I'm sure this idea of doubling down after losing trades has been discussed before, but I am not sure what it is generally referred to as. It's not martingale because it doesn't require you continue to fight with a losing trade. It's not pyramiding because you're not adding to trades when you're winning. It's more of the opposite. In fact I think it would be very unwise to trade with the pyramid strategy for winning trades, because as my numbers above show, the next consecutive winner, just like consecutive losers, is very unlikely and you're probably going to wipe away a lot of your profits when that loser hits.
There are two parts to the thread I think that should be discussed.
1. The doubling down strategy. With a risk:reward of 1:1 the system is very possible to use if you use very strict money management and understand that in the beginning money will be coming slowly, but it will be coming consistently. The strategy makes it seem as if there were no losing trades, remember? This is a law of large numbers system that requires you to be in the game for the long haul and not to make a quick buck to buy holiday gifts.
and
2. The strategy of the actual trading system. Equal profits and losses. Randomness. In the end how much does all of our research really increase our chances of success? The market only goes up or down. You can claim it goes sideways, but it really doesn't. Sideways movement still has pips up and down inside of it. So then how much validity is there in my assumptions that if we randomly place trades with equidistant TP and SL's that there is a 50/50 chance on each trade? And therefore, very limited possibilities of a random system having many consecutive losses.
I already have many ideas for how to trade this in my head. Yes, these ideas could be traded extremely easily by an EA. In fact since no indicators are required it could be an "always in" system traded very easily on a grid. I'd rather not start discussions about that yet.
Please just post about the topics already presented. Am I analyzing the market correctly? I'm sure plenty will bash me for presenting such ideas since doubling down is very risky and that the market is not necessarily random since technical analysis is a proven concept.
My response to those are that doubling down is risky. Does that mean someone with a $10,000 account can't institute this system when playing with pips valued at 1 cent and high leverage? I think they'd be able to afford to increase their lot size by 1028 times to make each pip worth $10.28. To get to 1028 their normal trading size would require 11 losing trades in a row. Imagine how unlikly that is.

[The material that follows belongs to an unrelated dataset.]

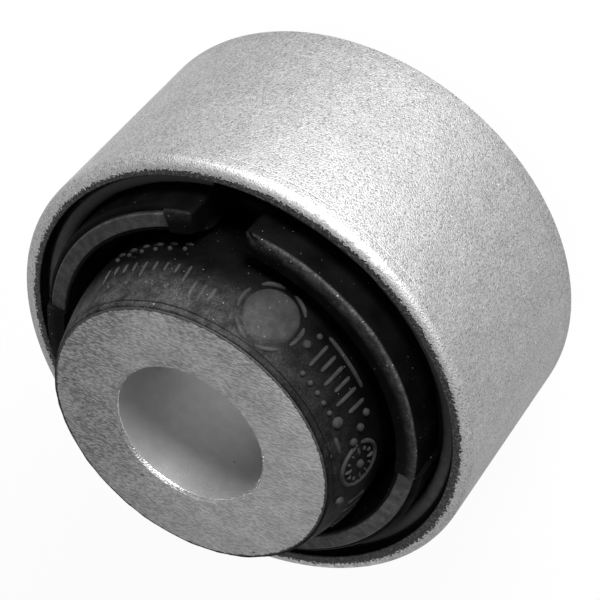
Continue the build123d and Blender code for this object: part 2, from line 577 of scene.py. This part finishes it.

And my response to the market not being random is the following. S/R is a proven concept. So are elliot waves. So are RSI crosses, channels, divergences, candles, head and shoulders, cup and handles, etc. etc.. The list goes on. The market is not random when we look at it in hindsight and know what tool to apply to see why it jumped 50 pips. Was it crossing the RSI, breaking through a previous resistance area, hitting a bottom channel? What tools the market follows are not constant and in that I claim the market is random. At least by it not following any one tool exactly then it is random and we can never tell where it will go. Why was this month a 15 year high on gbp/usd? How did it break through every previous resistance level in the past 14 years to get where its at now?
We're not in this business to predict and play the improbable. I doubt anyone here would have had the guts to enter a long trade in march of this year and hold out till these last two weeks. We would have packed up bags after bagging an easy 2000 pips several months ago and called it a year on gbp/usd. That is exactly what my idea for the system is about. I'm not here to predict every nook and cranny, retrace, peak, or valley. I'm trying to play the probable scenerios to bring in probable profits. Probability says a random, or even discretionary system is severely unlikely to lose 11 times in a row.
One thing I said on the original thread that rings true and cracked me up was:
Even if you were trying to be wrong you'd still probably win since the market wouldn't let you be 100% right about being wrong.